The most frightening part of the automated workplace isn’t necessarily that robots are coming to steal our jobs — it’s that robots are coming to measure our jobs.

In the 2015 edition of MIT Technology Review’s Future of Work report, economist Tyler Cowen analyzes current trends to project that the real economic threat of automation is constant measurement of worker performance. Before long, even minor slacking-off during work hours will be documented.

In fact, this isn’t really about “the future of work.” The future is already here. Since a large number of workers type at computers, everything they do is being logged, recorded, and measured. Worker surveillance continues to grow, with statistical analysis of large data sets making it more and more easy to track and evaluate individual productivity, even if the employer has a fairly messy data set showing what’s going on in the workplace.

According to Cowen, the workers with the highest performance may see big benefits, but everyone else will be left behind. This will increase present inequalities even further, while also making stress in the workplace much worse. Constant evaluation and measurement, as we know, can mean constant criticism.

“Individuals don’t in fact enjoy being evaluated all the time, especially when the results are not always stellar: for most people, one piece of negative feedback outweighs five pieces of positive feedback,” writes Cowen.

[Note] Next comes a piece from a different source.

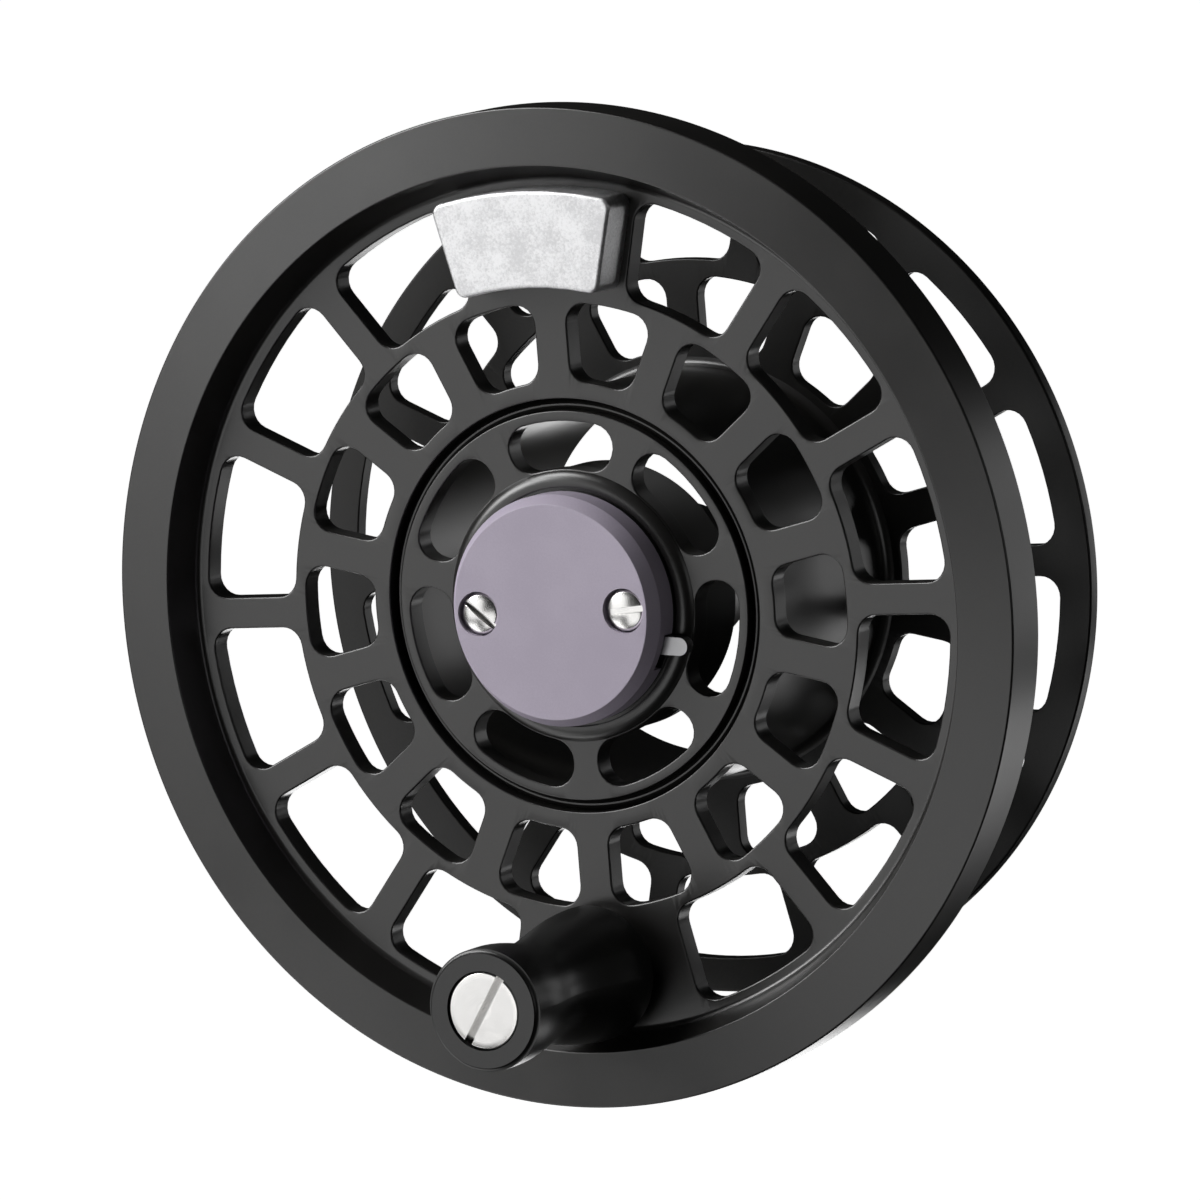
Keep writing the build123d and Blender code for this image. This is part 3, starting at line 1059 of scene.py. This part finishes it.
@dataclass
class Hub:
    """Windowed disc with rounded boss, rear cup and clutch tube. Sizes in mm."""

    disc_radius: float = 17.35
    front: float = -2.3
    boss_front: float = -2.95
    land: float = 11.0
    foot: float = 12.1
    groove: tuple[float, float, float] = (10.33, 10.65, -2.5)
    cup: tuple[float, float, float] = (10.7, 12.0, 5.9)
    tube: tuple[float, float] = (6.5, 19.9)
    bushing_bore: float = 4.0
    clutch_bore: float = 5.0
    clutch_front: float = 4.85
    ring: tuple[float, float, float] = (5.45, 17.85, 18.55)
    screw_offset: float = 7.25
    screw_hole: float = 1.05
    screw_depth: float = -0.2
    edge: float = 0.15
    windows: WindowRow = WindowRow(12.2, 16.45, 7, 2.5, 2.0, 90.0)

    def boss(self, steps: int = 12) -> list[tuple[float, float, float]]:
        """Rounded shoulder from the boss's flat face down to the disc.

        Args:
            steps: Stretches in the round.

        Returns:
            Corners with no radius.
        """
        width, fall = self.foot - self.land, self.front - self.boss_front
        radius = (width ** 2 + fall ** 2) / (2 * fall)
        whole = math.asin(width / radius)
        corners = []
        for k in range(steps + 1):
            turn = whole * k / steps
            drop = radius * (1 - math.cos(turn))
            corners.append((self.land + radius * math.sin(turn), self.boss_front + drop, 0))
        return corners

    def section(self) -> list[Point]:
        """Section of the whole hub.

        Returns:
            Outline points in metres.
        """
        groove_in, groove_out, groove_floor = self.groove
        cup_in, cup_out, cup_rear = self.cup
        ring, ring_front, ring_rear = self.ring
        top, radius, rear = self.boss_front, *self.tube
        return rounded([
            (self.bushing_bore, top, 0), (groove_in, top, 0.03), (groove_in, groove_floor, 0),
            (groove_out, groove_floor, 0), (groove_out, top, 0.06), *self.boss(),
            (self.disc_radius, self.front, 0.1), (self.disc_radius, 0, 0.05),
            (cup_out, 0, 0.3), (cup_out, cup_rear, 0.2), (cup_in, cup_rear, 0.2), (cup_in, 0, 0.1),
            (radius, 0, 0.3), (radius, rear, 0.2), (self.clutch_bore, rear, 0.2),
            (self.clutch_bore, ring_rear, 0), (ring, ring_rear, 0), (ring, ring_front, 0),
            (self.clutch_bore, ring_front, 0), (self.clutch_bore, self.clutch_front, 0),
            (self.bushing_bore, self.clutch_front, 0),
        ])

    def dress(self, finish: bpy.types.Material) -> None:
        """Turn the hub, cut its windows and put it in place.

        Args:
            finish: Its material.
        """
        hub = Maker.lathe("hub_disc", self.section())
        Maker.cut(hub, self.windows.cutter(self.front, 0, self.edge))
        for side in (-1, 1):
            hole = (side * self.screw_offset, 0.0)
            drill = Maker.disc("hole", self.screw_hole, self.boss_front - OVERRUN, self.screw_depth, hole)
            Maker.cut(hub, drill)
        settle(Maker.shade(hub), Body.SPOOL, "black_anodised", finish, "hub")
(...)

He also notes that we’ve already seen this process at work in journalism. The young writers who were able to muster huge audiences just as new technologies came online to track those audiences (think Ezra Klein and Nate Silver) translated their personal popularity into big paychecks, even as many of their colleagues were swallowed by poor conditions in journalism that just kept getting darker and darker after 2008.

So what’s next? More measurement – what else!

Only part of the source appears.